From Alexander J. Dallas

19 March, 1816.

Memorandum in Jacob Barker’s Case

.

Mr. Barker seems to think that there is a personal severity shown to him in the treatment of his applications to the treasury. There is no foundation for the opinion.1 His bills have returned protested for non-payment, and suits are instituted to recover the principal, damages, etc. He offers to pay the principal, interest, and costs if the claim to the damages shall be released. The comptroller and Mr. Fisk, the district attorney of New York, consulted me on the subject some time ago. Having expressed a wish that every justifiable indulgence should be shown to Mr. Barker, I examined—first, what it was in the power of the treasury to do; and second, what, under all the circumstances of the case, it was proper to do. The substance of my opinion was as follows:

1. The treasury cannot release the whole or any part of a debt due to the United States. It may exercise a reasonable discretion to enlarge the time of payment, and to secure the principal it may waive the claim of interest; but it has not in cases of debt gone further. In cases of penalty and forfeiture, before they are reduced to a certainty, compromises have been allowed when the law was doubtful or the evidence imperfect.

The damages upon the return of bills protested for non-payment have always been regarded as a part of the debt. It was so decided in Mr. Francis’s case (Ambler, i.),2 and I gave that opinion to Mr. Gallatin several years ago, when Mr. Girard’s bills were likely to return under protest in consequence of the failure of the drawer, George Barclay. Mr. Girard had offered to refund the money with interest, or to give new bills, if the claim to the damages were waived, should the first set of bills be returned. The offer was declined, but Mr. Girard was rescued from the loss of the damages by the interposition of Messrs. Baring, who paid the bills for the honor of the drawer.

2. But as Mr. Barker set up various pleas to defeat the demand of the United States either entirely or partially, two propositions were recommended to Mr. Fisk:

The first, that if, as the law officer of the government, he thought the suits could not be maintained in point of law or of evidence for the whole or any part of the demand, the suits ought to be discontinued or the demand reduced accordingly.

The second, that if Mr. Barker would pay the amount which his counsel admitted to be recoverable in law, the expense and trouble of prosecuting all the suits should be saved by trying the controverted points upon a writ of error in a single case.
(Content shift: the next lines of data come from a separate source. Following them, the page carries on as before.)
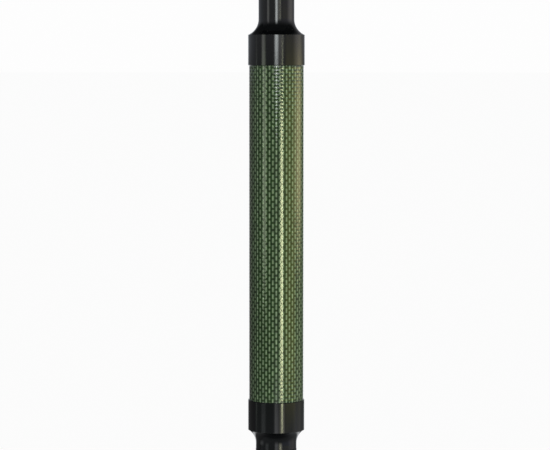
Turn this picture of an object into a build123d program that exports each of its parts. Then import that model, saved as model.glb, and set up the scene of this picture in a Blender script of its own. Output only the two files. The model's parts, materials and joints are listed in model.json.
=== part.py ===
from build123d import *
import os
from math import acos, cos, pi, sin, sqrt

# Compact telescoping prism pole for surveying, standing on its steel point.
# A woven composite tube is bonded between two turned fittings. Two round rods slide out of it, each
# held by a collet and a lock nut, and the upper rod carries the threaded stud for a prism.
# Millimetres. Origin at the tip of the point, +Z up the pole, +X towards the level vial.

# --- driving dimensions ---
SEAT_HEIGHT = 450.0  # tip to prism seat with both rods pushed in
TUBE_RADIUS = 16.0
TUBE_WALL = 2.0
TUBE_LENGTH = 196.0
COLLAR_RADIUS = 16.6
COLLAR_HEIGHT = 17.8
FLARE_RADIUS = 9.85  # concave arc between each collar and its neck
LOWER_NECK_RADIUS = 12.0
UPPER_NECK_RADIUS = 10.5
LOWER_NECK_LAND = 2.85
SPIGOT_LENGTH = 20.0
BOND_GAP = 0.2  # adhesive between spigot and tube
LOWER_ROD_RADIUS = 8.0
LOWER_ROD_WALL = 1.25
UPPER_ROD_RADIUS = 6.0
UPPER_ROD_WALL = 1.0
LOWER_TRAVEL = 142.0
UPPER_TRAVEL = 230.0
STUD_RADIUS = 7.94  # 5/8 inch
STUD_LENGTH = 18.0  # above the seat
RUNNING = 0.05  # radial clearance of sliding and turning fits
FACE_GAP = 0.2  # axial gap between faces that move apart
NUT_GAP = 1.2  # room above a lock nut for it to back off
BREAK = 0.3  # edge break on turned parts

# --- heights up the pole ---
FOOT_TOP = 86.0
LOWER_FLARE_START = FOOT_TOP + LOWER_NECK_LAND


def flare_sweep(neck_radius):
    """Angle that the concave arc turns through from the upright neck to the collar's rim."""
    return acos(1 - (COLLAR_RADIUS - neck_radius) / FLARE_RADIUS)


def flare_height(neck_radius):
    """Height of the concave arc."""
    return FLARE_RADIUS * sin(flare_sweep(neck_radius))


LOWER_COLLAR_BOTTOM = LOWER_FLARE_START + flare_height(LOWER_NECK_RADIUS)
TUBE_BOTTOM = LOWER_COLLAR_BOTTOM + COLLAR_HEIGHT
TUBE_TOP = TUBE_BOTTOM + TUBE_LENGTH
UPPER_COLLAR_TOP = TUBE_TOP + COLLAR_HEIGHT
NECK_START = UPPER_COLLAR_TOP + flare_height(UPPER_NECK_RADIUS)
BRACKET_BOTTOM = 355.0
BRACKET_HEIGHT = 11.0
LOWER_NUT_BOTTOM = BRACKET_BOTTOM + BRACKET_HEIGHT + NUT_GAP
NECK_TOP = LOWER_NUT_BOTTOM + 14.8
LOWER_NUT_TOP = NECK_TOP + 9.0
HEAD_BOTTOM = LOWER_NUT_TOP + NUT_GAP
HEAD_FLANGE = 4.8
HEAD_TOP = HEAD_BOTTOM + 14.8
UPPER_NUT_BOTTOM = HEAD_BOTTOM + HEAD_FLANGE + NUT_GAP
UPPER_NUT_TOP = HEAD_TOP + 6.8
ADAPTER_BOTTOM = UPPER_NUT_TOP + NUT_GAP
ADAPTER_TOP = SEAT_HEIGHT - 7.0

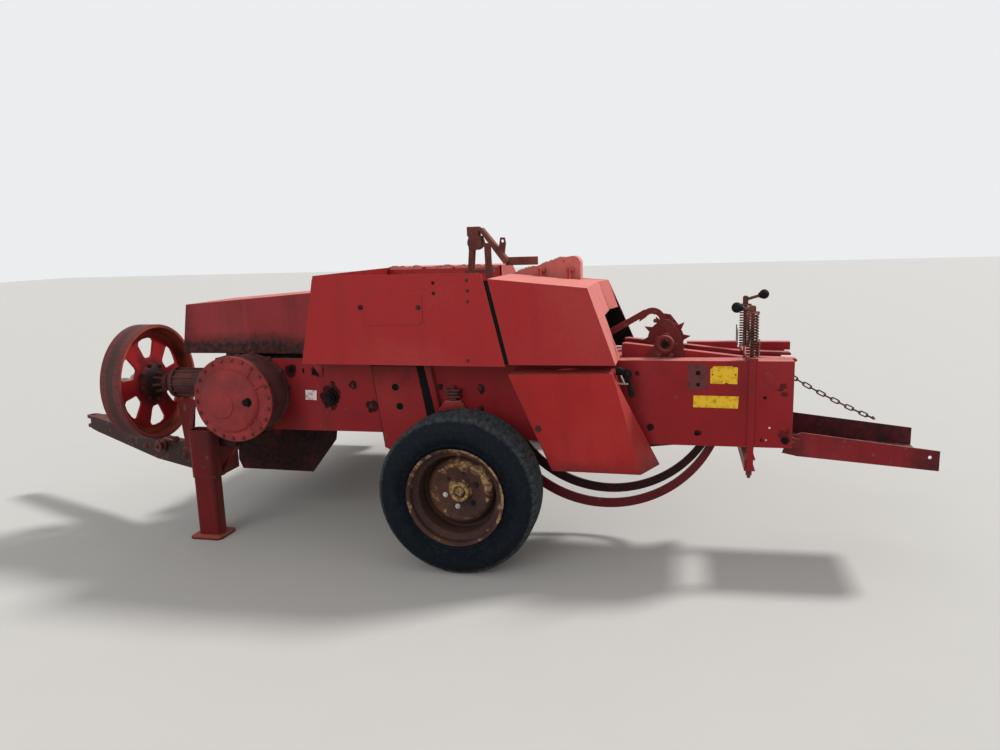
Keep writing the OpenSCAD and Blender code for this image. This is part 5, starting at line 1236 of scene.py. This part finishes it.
# %% Cam dish and chain guard
bm = bmesh.new()
outside = reel + across * 1.6605
turned(bm, [(0.112, 0.0), (0.132, 0.0), (0.132, 0.003), (0.120, 0.004), (0.118, 0.022), (0.108, 0.030),
            (0.040, 0.032), (0.0, 0.032), (0.0, 0.028), (0.104, 0.027), (0.112, 0.020)], outside,
       across, 72)
turned(bm, [(0.0, 0.031), (0.034, 0.031), (0.031, 0.040), (0.026, 0.043), (0.0, 0.044)], outside,
       across, 40)
rivet_circle = 0.125
for a in angles(8, 12):
    bolt(bm, outside + Vector((rivet_circle * math.cos(a), 0.003, rivet_circle * math.sin(a))),
         across, 0.0055, 0.0)
slab(bm, [(-1.345, 0.545), (-1.085, 0.620), (-1.062, 0.608), (-1.055, 0.585), (-1.062, 0.562),
          (-1.085, 0.548), (-1.330, 0.470)], 1.6605, 1.6900, 0.004)
piece("reel_cam_dish", bm, dirty_paint, "pickup", 40.0)

# %% [markdown]
# ## Gearbox flange
# Where the gearbox meets the wall its casting spreads into a flange with
# lugs, each with a bolt. Lugs are short tapered bars set round the casting.

# %% Flange lugs
bm = bmesh.new()
turned(bm, [(0.195, 0.0), (0.213, 0.0), (0.213, 0.012), (0.208, 0.016), (0.195, 0.016)],
       Vector((gear.x, -0.2405, gear.z)), near_side, 72)
lug_circle, foot = 0.206, wall - 0.0005
for a in angles(14, 8):
    lug = Vector((gear.x + lug_circle * math.cos(a), foot, gear.z + lug_circle * math.sin(a)))
    bar(bm, lug, lug + near_side * 0.022, 0.0195, 18, 0.0175)
    bolt(bm, lug + near_side * 0.022, near_side, 0.0088, 0.2)
piece("gearbox_flange", bm, gear_iron, "root")

# %% [markdown]
# ## Rear guard of the knotters
# Behind the drive cover a fixed sheet carries the lid's slope on to the far
# side. Its end plate is lined black inside, painted shade, and it is what the
# dark opening under the lid shows.

# %% Rear guard
bm = bmesh.new()
slab(bm, [(0.5135, 1.3600), (0.6130, 1.3490), (0.6640, 1.2050), (0.6600, 1.2035), (0.6095, 1.3460),
          (0.5135, 1.3565)], 0.1035, 0.2340)
for dot in bm.verts:
    if dot.co.y > 0.2 and dot.co.x > 0.6:
        dot.co.x += 0.038
slab(bm, [(0.5135, 0.9950), (0.5135, 1.3620), (0.6500, 1.3500), (0.7900, 1.0250), (0.7900, 0.9950)],
     0.2345, 0.2370)
piece("knotter_rear_guard", bm, red_paint, "root")
# a black lining inside the end plate: painted shade for the dark opening under the lid
bm = bmesh.new()
slab(bm, [(0.5145, 0.9960), (0.5145, 1.3550), (0.6470, 1.3430), (0.7870, 1.0240), (0.7870, 0.9960)],
     0.2325, 0.2344)
piece("knotter_guard_painted_shade", bm, shade_and_grime_black, "root")

# %% [markdown]
# ## Trip arm and its hub
# The trip arm of the star wheel turns on a hub with a raised ring, and four
# rivets hold its bracket. The hub is turned, the rivets are short bars.

# %% Hub of the star wheel
bm = bmesh.new()
hub_face = Vector((0.955, -0.2065, 1.065))
turned(bm, [(0.0275, -0.004), (0.0275, 0.006), (0.032, 0.008), (0.039, 0.007), (0.042, 0.002),
            (0.043, -0.004)], hub_face, near_side, 40)
for x, z in ((0.905, 1.215), (0.909, 1.176), (0.985, 1.010), (0.925, 1.010)):
    bolt(bm, (x, -0.1985, z), near_side, 0.0075, 0.0)
piece("star_hub", bm, bracket_paint, "root")
# the bore's black disc is painted shade inside it
bm = bmesh.new()
bar(bm, (0.955, -0.2135, 1.065), (0.955, -0.2152, 1.065), 0.0170, 24)
piece("star_hub_bore", bm, shade_and_grime_black, "root")

# %% [markdown]
# ## Drawbar latch
# A pull rod lies along the drawbar's left side in two clips. Below it a small
# drum is bolted on, which takes up the rope. The rod is bars, the drum turned.

# %% Drawbar latch
pin = Vector((-1.560, -0.200, 0.0))
parked = math.radians(24)
along_bar = Vector((-math.cos(parked), math.sin(parked), 0))
left_of_bar = Vector((-math.sin(parked), -math.cos(parked), 0))

def on_drawbar(ahead, left, up):
    return pin + along_bar * ahead + left_of_bar * left + Vector((0, 0, up))

bm = bmesh.new()
bar(bm, on_drawbar(0.300, 0.020, 0.480), on_drawbar(0.640, 0.010, 0.486), 0.0080, 12)
bar(bm, on_drawbar(0.640, 0.010, 0.486), on_drawbar(0.690, -0.010, 0.474), 0.0080, 12)
for ahead in (0.330, 0.520):
    brick(bm, on_drawbar(ahead, 0.020, 0.463) - Vector((0.012, 0.012, 0)),
          on_drawbar(ahead, 0.020, 0.494) + Vector((0.012, 0.012, 0)), 0.002)
turned(bm, [(0.0, -0.020), (0.034, -0.020), (0.036, -0.017), (0.036, -0.013), (0.024, -0.011),
            (0.022, 0.0), (0.024, 0.011), (0.036, 0.013), (0.036, 0.017), (0.034, 0.020), (0.0, 0.020)],
       on_drawbar(0.420, 0.068, 0.436), left_of_bar, 36)
bolt(bm, on_drawbar(0.420, 0.088, 0.436), left_of_bar, 0.011)
bolt(bm, on_drawbar(0.640, 0.046, 0.400), left_of_bar, 0.012)
bolt(bm, on_drawbar(0.200, 0.046, 0.400), left_of_bar, 0.012)
piece("drawbar_latch", bm, linkage_iron, "drawbar")

# %% [markdown]
# ## Chips and smears
# Bare chips shine white where a stone hit the rear wall. Round the chute's
# hinge and along the chute's side old grease has run and dried.

# %% Chips and smears
bm = bmesh.new()
for x, z, size in ((1.434, 0.676, 0.0050), (1.420, 0.617, 0.0045), (1.190, 0.958, 0.0035)):
    bmesh.ops.create_circle(bm, cap_ends=True, segments=7, radius=size,
                            matrix=facing(Vector((x, wall - 0.0006, z)), near_side))
piece("stone_chips", bm, pale, "root")
bm = bmesh.new()
for x, z, radius, wide in ((1.480, 0.872, 0.017, 2.0), (1.492, 0.838, 0.010, 1.6),
                           (1.504, 0.634, 0.030, 0.9)):
    stain(bm, x, z, radius)
    for dot in bm.verts[-corners_of_stain:]:
        dot.co.x = min(1.533, x + (dot.co.x - x) * wide)
bmesh.ops.solidify(bm, geom=bm.faces[:], thickness=-0.0003)
piece("dried_smears", bm, thin_dirt, "root", 80.0)
bm = bmesh.new()
hinge = Vector((1.502, -0.243, 0.618))
stacked(bm, hinge, near_side, (0.0, 0.004, 0.0160, 24), (0.0, 0.010, 0.0120, 6),
        (0.009, 0.017, 0.0065, 14))
bolt(bm, (0.890, -0.2405, 0.666), near_side, 0.0120)
piece("hinge_bolts", bm, grease_black, "root")

# %% [markdown]
# ## Dark joints
# Between the twine box and the lid a dark strip of painted shade closes the
# gap, and a line of old dirt follows the raised panel of the box. The line is a
# rounded outline whose face is inset and emptied.

# %% Gap strip and panel line
bm = bmesh.new()
# painted shade in the gap between the twine box and the lid
slab(bm, [(0.096, 1.395), (0.160, 1.392), (0.262, 0.998), (0.196, 0.998)], -0.4162, -0.4140)
piece("lid_gap_strip", bm, shade_and_grime_black, "root")
bm = bmesh.new()
half_long, half_high, bend = 0.1500, 0.0800, 0.0240
corners = []
for side, rise, first in ((1, 1, 0), (-1, 1, 90), (-1, -1, 180), (1, -1, 270)):
    centre = Vector((-0.480 + side * (half_long - bend), -0.4208, 1.188 + rise * (half_high - bend)))
    for turn in range(0, 91, 15):
        a = math.radians(first + turn)
        corners.append(bm.verts.new(centre + Vector((math.cos(a), 0, math.sin(a))) * (bend + 0.0026)))
plate = bm.faces.new(corners)
bmesh.ops.inset_region(bm, faces=[plate], thickness=0.0024, use_even_offset=True, use_boundary=True)
bmesh.ops.delete(bm, geom=[plate], context="FACES")
bmesh.ops.recalc_face_normals(bm, faces=bm.faces)
bmesh.ops.solidify(bm, geom=bm.faces[:], thickness=0.0005)
piece("panel_line", bm, oil_stain, "root")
No remarks are made on the extraordinary character of Mr. Barker’s pleas, such as the plea that the government had no right to remit bills to England during the war; that there was an understanding between him and the late Secretary of the Treasury relative to the funds for paying the bills, and that the secretary had failed on his part, etc. etc.

I am desirous to accommodate Mr. Barker as far as it is practicable, and therefore I have referred the subject once more to the comptroller.

A.J.D.

Printed copy (Dallas, Life and Writings of Alexander James Dallas, 450–51).

1For background, see Jacob Barker to JM, 26 Dec. 1815.

2Dallas referred to the 1768 case of Francis v Rucker and Others, which centered on the question of whether, in instances where a payer of bills of exchange had become bankrupt, the creditor was entitled to claim twenty percent damages on the original contract. The Chancellor, Lord Camden, had ruled that the twenty percent damages were “part of the original contract” (Francis v Rucker and Others [1768] 27 Eng. Rep. 436; Amb. 672).